Terrain detail at 200, draw distance here is as close as terrain detail 10 at the equator

In the end I went 0.81 gallons over budget. Fuel used 74.81 gallons, average 16.13 nmpg in 7h17 averaging 165.7 knots ground speed. Lesson learned, don’t rely on external tools. (or configure them correctly) Always double check with good old pen and paper math.

The real Alert and a good look at the C-17

My OCD couldn’t let it go at that, thus I set up a second flight from Barter Island to Alert to do it without fuel cheating. I also increased to LOD to 8.0 to compensate for the latitude draw distance reduction.

04-05 Barter Island PABA 2:37 AM LOD 8.0 22GB allocated, overnight flight
16% mixture FL120 2428 rpm -13F IAS 121 TAS 143 GS 153 ETA 10:50 AM

That would have worked if it weren’t for the old memory leak bug to pop up again:
7:31 AM 80°23’22.51"N 115°14’4.22"W CTD 56GB allocated memory leak problem

Heavy fog might be related to the memory leak, no such problems last night, memory was stable throughout.
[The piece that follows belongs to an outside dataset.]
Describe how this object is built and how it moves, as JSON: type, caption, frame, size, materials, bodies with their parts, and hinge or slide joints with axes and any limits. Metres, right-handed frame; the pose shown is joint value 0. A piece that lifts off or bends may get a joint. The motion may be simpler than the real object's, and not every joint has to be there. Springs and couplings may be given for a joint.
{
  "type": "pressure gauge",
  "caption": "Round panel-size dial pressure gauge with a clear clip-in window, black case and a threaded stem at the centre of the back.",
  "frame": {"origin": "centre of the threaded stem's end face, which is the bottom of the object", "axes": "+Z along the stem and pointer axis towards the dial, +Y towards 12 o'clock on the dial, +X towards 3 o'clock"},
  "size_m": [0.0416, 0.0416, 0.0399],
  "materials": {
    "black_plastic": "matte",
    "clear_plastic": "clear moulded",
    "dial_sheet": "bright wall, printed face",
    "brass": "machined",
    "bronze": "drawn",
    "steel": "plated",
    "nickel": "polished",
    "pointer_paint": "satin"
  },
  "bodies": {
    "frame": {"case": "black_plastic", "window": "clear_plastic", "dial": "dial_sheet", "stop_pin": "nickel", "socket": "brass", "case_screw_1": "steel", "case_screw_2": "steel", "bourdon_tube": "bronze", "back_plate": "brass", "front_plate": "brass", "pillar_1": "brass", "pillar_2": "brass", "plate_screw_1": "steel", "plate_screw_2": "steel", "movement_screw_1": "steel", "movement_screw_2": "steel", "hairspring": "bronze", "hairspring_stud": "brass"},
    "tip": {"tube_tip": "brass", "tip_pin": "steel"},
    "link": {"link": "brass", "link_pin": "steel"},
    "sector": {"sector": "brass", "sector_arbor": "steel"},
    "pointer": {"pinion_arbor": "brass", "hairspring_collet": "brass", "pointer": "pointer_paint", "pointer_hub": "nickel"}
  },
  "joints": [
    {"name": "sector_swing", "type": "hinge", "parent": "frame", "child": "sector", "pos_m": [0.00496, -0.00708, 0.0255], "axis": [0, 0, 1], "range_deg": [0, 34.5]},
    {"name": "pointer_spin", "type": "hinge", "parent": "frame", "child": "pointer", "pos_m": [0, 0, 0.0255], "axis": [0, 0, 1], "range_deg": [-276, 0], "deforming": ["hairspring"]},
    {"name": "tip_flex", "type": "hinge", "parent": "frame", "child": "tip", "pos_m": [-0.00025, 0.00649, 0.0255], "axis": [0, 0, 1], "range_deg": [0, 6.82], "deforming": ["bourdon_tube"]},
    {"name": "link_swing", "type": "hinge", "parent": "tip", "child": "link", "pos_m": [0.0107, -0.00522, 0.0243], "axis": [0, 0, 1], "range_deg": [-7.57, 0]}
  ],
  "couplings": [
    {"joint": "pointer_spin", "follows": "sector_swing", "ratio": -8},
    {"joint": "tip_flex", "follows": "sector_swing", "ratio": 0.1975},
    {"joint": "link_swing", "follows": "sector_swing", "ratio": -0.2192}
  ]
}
I found the plane in fog in the morning and half an hour later the sim crashed.

Third attempt, halving the LOD to avoid memory leak (but may also be weather related)

04-05 Barter Island PABA 7:48 AM LOD 4.0 18GB allocated
17% mixture FL120 2424 rpm -25F IAS 129 TAS 151 GS 144 ETA 4:14 PM
17% mixture FL120 2424 rpm -22F IAS 125 TAS 140 GS 144 ETA 4:12 PM

At this rate I should have 1.84 gallons reserve when I get there, which will increase as fuel efficiency (speed) goes up while the plane gets lighter. However the clouds had different ideas

Besides looking a bit off this far north

They all closed in on me, turbulence first then icing. I was already at 12K ft not much room to go up.
Weather emergency, clouds top to bottom, icing going up slowly, descent to 2,500ft
I soon reached 100% icing and a 26 knot headwind on top, bring it on, ugh

Shortly after everything went grey, no more open spaces between the clouds

If that wasn’t enough, the memory leak bug started to interfere again, maybe related to the fog or the full cloud cover. Memory use went from 18GB to 36GB since getting in the clouds. Over 44GB allocated, I abandoned LOD 4.0 and set terrain detail to 10 to hopefully let it recover.
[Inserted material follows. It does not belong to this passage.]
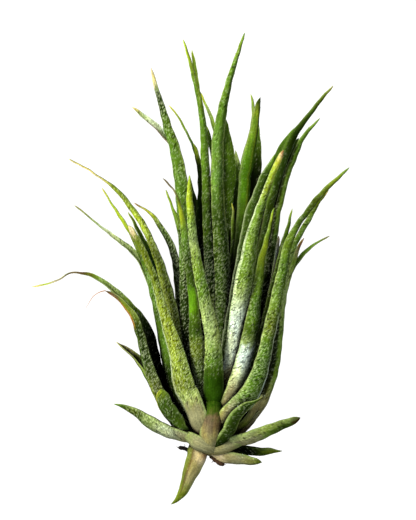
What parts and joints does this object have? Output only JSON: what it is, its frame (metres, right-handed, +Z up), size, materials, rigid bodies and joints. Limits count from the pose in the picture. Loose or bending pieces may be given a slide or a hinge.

With the clouds now everywhere, all iced up and facing a strong headwind, my fuel plan was in ruins. Since I was still far from any land, ground effect fuel saving to the rescue

18% Mixture 8 ft 2440 rpm 7F IAS 128 TAS 120 GS 116 283nm 23.85 gallons left 39GB Allocated
18% mixture 15ft 2440 rpm 6F IAS 133 TAS 125 GS 123 237nm 21.85 gallons left 23.0 nmpg

While fuel is recovering, memory is not. I ended up setting everything to low/off hoping the sim would start cleaning up its memory mess. However after going down a bit, still 33GB allocated and rising again.

At 42GB Allocated I paused the sim to see if it recovers 3:10 PM (6:54PM UTC)
MSFS already fell 16 minutes behind due to stuttering and low fps from the memory leak. The game is exchanging data with 5 different servers while paused, slowly cleaning up memory.
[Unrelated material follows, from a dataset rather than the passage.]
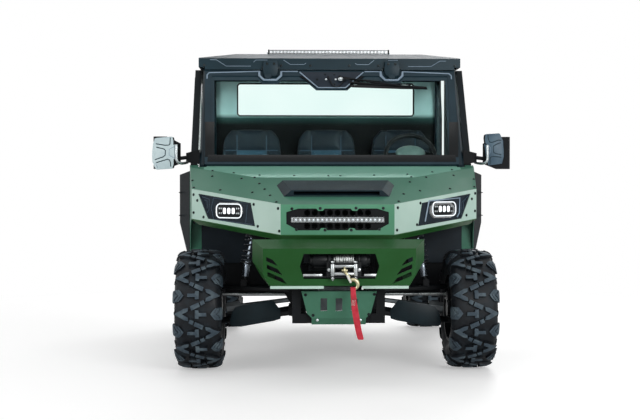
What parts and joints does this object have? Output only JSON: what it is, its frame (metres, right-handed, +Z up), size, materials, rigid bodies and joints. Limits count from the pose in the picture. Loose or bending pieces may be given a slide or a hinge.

Memory use finally got down to 17.5GB and seems to be done 3:35 PM flight resumed. However I got back in fog, memory use started climbing again and at 34GB allocated I paused the game again. After it got back down to 18.6GB I turned off map data (keeping live weather) to see if that helps. The game still went on talking to 5 different servers… Not a lot of data, but why.

Meanwhile, enough fuel saved up, land in sight, time to start climbing

Climbing at 100fpm, still 75% icing but declining, 15.8 nmpg above target

It’s a long way up (at 100fpm) to get over the mountains 5,700 ft to clear the last of them. I slowed down the sim rate a couple times to let memory keep up, no clue why it’s in such a bad state. No such problems at all last night. Final pause at 20nm to go to reconfigure graphics settings and online data for landing. It took a while for everything to settle and it’s not running smooth at all.

6nm to go, still nothing to see

2nm out, trees appear (after pausing again, sub 5fps, bad stuttering)

This time I knew where to go beforehand, the draw distance here at terrain 200

My bouncing shadow (undulating terrain, not a flat runway at all) is hard to catch at 2 to 5 fps

Victory, feels good to overcome every obstacle the game can throw at me (no CTD!)

In my time frame the flight took 10h20, in sim time, adjusted pausing, the flight took 8h54. 1h26 ‘lost’ on pausing, stutters and slowing time down to manage this memory gremlin.

Fuel used 71.65 gallons 16.85 nmpg at an average speed of 135.6 knots, 8h54 flight time
Compared to the first flight
Fuel used 74.81 gallons, 16.13 nmpg at an average speed of 165.7 knots, 7h17 flight time

Weather made that huge difference, from a tailwind to headwinds in full icing conditions. Had I paid better attention the first flight it would have been easy as pie. This was a fun challenge though. Ground effect for the save.

Next to Hudson Bay, more long flights ahead but well within range. Get me out of the buggy polar region!